Forerunners Forgotten by Art Critics

The rich debate on art and gender is still growing and now seems to touch group shows of works by women artists, the core theme of the international symposium WAS – Women Artists Shows·Salons·Societies. Group Exhibitions of Women Artists 1876-1976, held on 8 and 9 December at the Jeu de Paume in Paris.

The Artl@s (École normale supérieure) research laboratory in Paris and AWARE (Archives of Women Artists, Research and Exhibitions) association hosted the first public session of a research programme dedicated to studying exclusively female art organisation initiatives. Having been promoted since the late nineteenth century along with the first movements for the emancipation of women, these initiatives arose to combat discrimination, affirm the status of women artists, bring visibility to their work and construct their history outside male circles.

The infra-representation of these exhibitions, associations and groups in the traditional historiography of art prompted us to begin by producing a descriptive catalogue of these shows. In a second phase of the project the catalogue will enable us to reflect critically on the specific history of the phenomenon, addressing issues such as the social, cultural and institutional conditions in which it developed, in order to draw conclusions concerning its critical reception and its symbolic repercussion on the process of emancipation of women artists.

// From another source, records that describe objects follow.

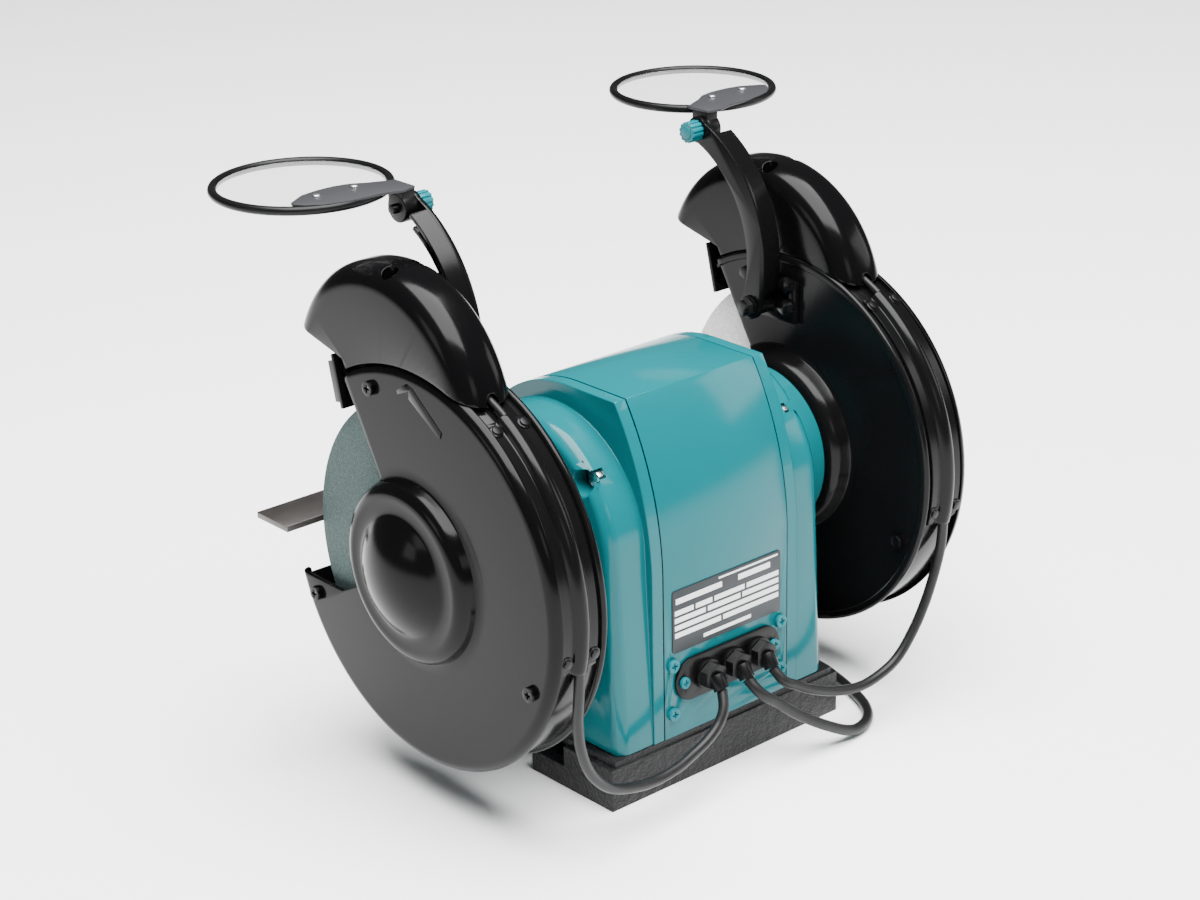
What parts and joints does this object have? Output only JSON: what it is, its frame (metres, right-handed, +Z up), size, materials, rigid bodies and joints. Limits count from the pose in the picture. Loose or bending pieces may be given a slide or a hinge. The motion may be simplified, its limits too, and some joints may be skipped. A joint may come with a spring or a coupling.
{
  "type": "bench grinder",
  "caption": "Double-ended electric bench grinder with guarded abrasive wheels, lamp hoods, tilting eye shields, tool rests and a mains cord.",
  "frame": {"origin": "on the bench, at the middle of the mounting bolt pattern", "axes": "+X along the spindle towards the grey-green wheel, +Y to the back, away from the operator, +Z up"},
  "size_m": [0.426, 0.3335, 0.3668],
  "materials": {
    "teal_enamel": "gloss",
    "black_enamel": "gloss",
    "black_satin": "satin",
    "black_casting": "matte, textured",
    "steel": "machined",
    "laminations": "stacked sheet",
    "zinc_steel": "zinc plated",
    "black_steel": "black oxide",
    "windings": "varnished copper wire, laced",
    "green_wheel": "abrasive grit",
    "white_wheel": "abrasive grit",
    "worn_steel": "worn paint",
    "clear_plastic": "clear",
    "knob_plastic": "ribbed",
    "black_plastic": "satin",
    "red_plastic": "satin",
    "cream_plastic": "satin",
    "bulb_glass": "frosted",
    "can_metal": "drawn",
    "nameplate": null,
    "cord_jacket": "satin"
  },
  "bodies": {
    "frame": {"base_casting": "black_casting", "motor_housing": "teal_enamel", "end_bell_right": "teal_enamel", "end_bell_left": "teal_enamel", "stator_core": "laminations", "stator_windings": "windings", "tie_bolts": "zinc_steel", "bearing_outer_races": "steel", "guard_body_right": "black_satin", "guard_body_left": "black_satin", "guard_cover_right": "black_enamel", "guard_cover_left": "black_enamel", "guard_cover_screws": "black_steel", "guard_bolts": "zinc_steel", "conduit_right": "black_satin", "conduit_left": "black_satin", "conduit_screws": "black_steel", "lamp_hood_right": "black_enamel", "lamp_hood_left": "black_enamel", "hood_screws": "black_steel", "lamp_sockets": "cream_plastic", "lamp_bulbs": "bulb_glass", "deflector_screws": "black_steel", "rest_brackets": "black_satin", "rest_bolts": "black_steel", "arm_brackets": "black_satin", "switch_body": "black_plastic", "capacitor": "can_metal", "terminal_block": "cream_plastic", "nameplate": "nameplate", "gland_plate": "black_plastic", "cable_glands": "black_plastic", "rear_screws": "teal_enamel", "mains_cord": "cord_jacket", "mains_coil": "cord_jacket", "mains_plug": "cord_jacket", "lamp_cords": "cord_jacket"},
    "spindle": {"spindle": "steel", "rotor_core": "laminations", "bearing_inner_races": "steel", "bearing_balls": "steel", "wheel_right": "green_wheel", "wheel_left": "white_wheel", "inner_flanges": "steel", "outer_flanges": "steel", "spindle_nuts": "zinc_steel"},
    "rocker": {"switch_rocker": "red_plastic"},
    "arm_right": {"shield_arm_right": "black_satin"},
    "shield_right": {"shield_frame_right": "black_plastic", "shield_lens_right": "clear_plastic"},
    "knob_right": {"shield_knob_right": "knob_plastic"},
    "deflector_right": {"deflector_right": "black_satin"},
    "tool_rest_right": {"tool_rest_right": "worn_steel"},
    "arm_left": {"shield_arm_left": "black_satin"},
    "shield_left": {"shield_frame_left": "black_plastic", "shield_lens_left": "clear_plastic"},
    "knob_left": {"shield_knob_left": "knob_plastic"},
    "deflector_left": {"deflector_left": "black_satin"},
    "tool_rest_left": {"tool_rest_left": "worn_steel"}
  },
  "joints": [
    {"name": "spindle_spin", "type": "hinge", "parent": "frame", "child": "spindle", "pos_m": [0, 0, 0.155], "axis": [1, 0, 0], "continuous": true},
    {"name": "arm_swing_right", "type": "hinge", "parent": "frame", "child": "arm_right", "pos_m": [0.1155, -0.01307, 0.24627], "axis": [1, 0, 0], "range_deg": [-4, 25]},
    {"name": "shield_tilt_right", "type": "hinge", "parent": "arm_right", "child": "shield_right", "pos_m": [0.122, -0.06082, 0.353], "axis": [1, 0, 0], "range_deg": [-25, 50]},
    {"name": "knob_turn_right", "type": "hinge", "parent": "arm_right", "child": "knob_right", "pos_m": [0.11, -0.06082, 0.353], "axis": [1, 0, 0], "range_deg": [-180, 180]},
    {"name": "deflector_slide_right", "type": "slide", "parent": "frame", "child": "deflector_right", "axis": [0, -0.225, 0.9744], "range_m": [-0.0015, 0.0008]},
    {"name": "rest_slide_right", "type": "slide", "parent": "frame", "child": "tool_rest_right", "axis": [0, 1, 0], "range_m": [-0.0065, 0.003]},
    {"name": "arm_swing_left", "type": "hinge", "parent": "frame", "child": "arm_left", "pos_m": [-0.1155, -0.01307, 0.24627], "axis": [1, 0, 0], "range_deg": [-4, 25]},
    {"name": "shield_tilt_left", "type": "hinge", "parent": "arm_left", "child": "shield_left", "pos_m": [-0.122, -0.06082, 0.353], "axis": [1, 0, 0], "range_deg": [-25, 50]},
    {"name": "knob_turn_left", "type": "hinge", "parent": "arm_left", "child": "knob_left", "pos_m": [-0.11, -0.06082, 0.353], "axis": [1, 0, 0], "range_deg": [-180, 180]},
    {"name": "deflector_slide_left", "type": "slide", "parent": "frame", "child": "deflector_left", "axis": [0, -0.225, 0.9744], "range_m": [-0.0015, 0.0008]},
    {"name": "rest_slide_left", "type": "slide", "parent": "frame", "child": "tool_rest_left", "axis": [0, 1, 0], "range_m": [-0.0065, 0.003]},
    {"name": "rocker_tip", "type": "hinge", "parent": "frame", "child": "rocker", "pos_m": [0, -0.082, 0.067], "axis": [1, 0, 0], "range_deg": [-8, 8]}
  ]
}
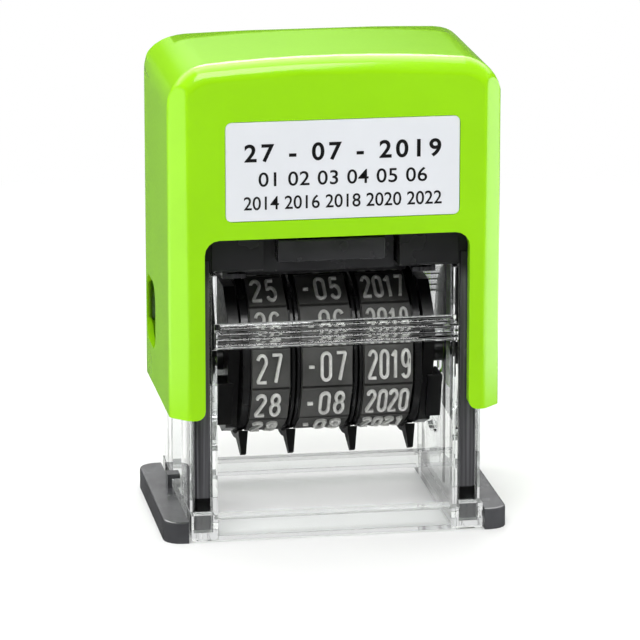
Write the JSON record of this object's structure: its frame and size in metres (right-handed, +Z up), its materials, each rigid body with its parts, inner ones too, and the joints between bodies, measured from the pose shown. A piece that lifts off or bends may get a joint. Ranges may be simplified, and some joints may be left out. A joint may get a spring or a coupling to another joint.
{
  "type": "self-inking date stamp",
  "caption": "Self-inking date stamp: a press-down cover on a clear frame, an ink pad and a turn-over carrier with number dials.",
  "frame": {"origin": "centre of the bounding box, at the underside of the feet", "axes": "+Z up along the press, -Y towards the front with the label and the dials, +X to the right"},
  "size_m": [0.0448, 0.0284, 0.0627],
  "materials": {
    "clear_plastic": "clear moulded plastic, polished",
    "foot_plastic": "dark grey, semi-gloss top",
    "dark_plastic": "near black, satin",
    "black_plastic": "black, satin",
    "ink_felt": "inked felt",
    "steel": "drawn wire and rod",
    "lime_plastic": "glossy lime green",
    "label_plate": "bare white plate",
    "band_rubber": "mid grey moulded rubber"
  },
  "bodies": {
    "frame": {"clear_frame": "clear_plastic", "foot_left": "foot_plastic", "foot_right": "foot_plastic", "inner_frame": "dark_plastic", "pad_cassette": "dark_plastic", "ink_pad": "ink_felt", "return_spring": "steel"},
    "cover": {"cover_shell": "lime_plastic", "label": "label_plate", "drive_yoke": "dark_plastic"},
    "carrier": {"cheek_left": "black_plastic", "cheek_right": "black_plastic", "divider_comb": "black_plastic", "wheel_axle": "steel"},
    "day_dial": {"day_wheel": "black_plastic", "day_band": "band_rubber"},
    "month_dial": {"month_wheel": "black_plastic", "month_band": "band_rubber"},
    "year_dial": {"year_wheel": "black_plastic", "year_band": "band_rubber"}
  },
  "joints": [
    {"name": "cover_press", "type": "slide", "parent": "frame", "child": "cover", "axis": [0, 0, -1], "range_m": [0, 0.01096], "stiffness_N_per_m": 400, "springref_m": -0.006, "deforming": ["return_spring"]},
    {"name": "carrier_flip", "type": "hinge", "parent": "cover", "child": "carrier", "pos_m": [0, 0, 0.0217], "axis": [1, 0, 0], "range_deg": [0, 180]},
    {"name": "day_turn", "type": "hinge", "parent": "carrier", "child": "day_dial", "pos_m": [-0.008, 0, 0.0217], "axis": [1, 0, 0], "continuous": true},
    {"name": "month_turn", "type": "hinge", "parent": "carrier", "child": "month_dial", "pos_m": [-0.0007, 0, 0.0217], "axis": [1, 0, 0], "continuous": true},
    {"name": "year_turn", "type": "hinge", "parent": "carrier", "child": "year_dial", "pos_m": [0.0073, 0, 0.0217], "axis": [1, 0, 0], "continuous": true}
  ],
  "couplings": [
    {"joint": "carrier_flip", "follows": "cover_press", "rad_per_m": 286.6}
  ]
}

The first results of the research, obtained through archival work and reconstructions, as most of the documentation has been lost, pooled together factual information on artists, exhibitions, corpuses of works, funding, institutional support and media coverage to position these unknown cases within the History of Art.

The discussion, that counted on renowned specialists such as Spanish art historians Juan Vicente Aliaga and Patricia Mayayo, included communications on subjects as diverse as the Feminine Salon of Contemporary Art held in Barcelona in the sixties and seventies, the Women Artists’ Salon of Chicago de 1937 to 1952, or the exhibition of works by women in the Union of Artists and Painters staged in Moscow in December 1914.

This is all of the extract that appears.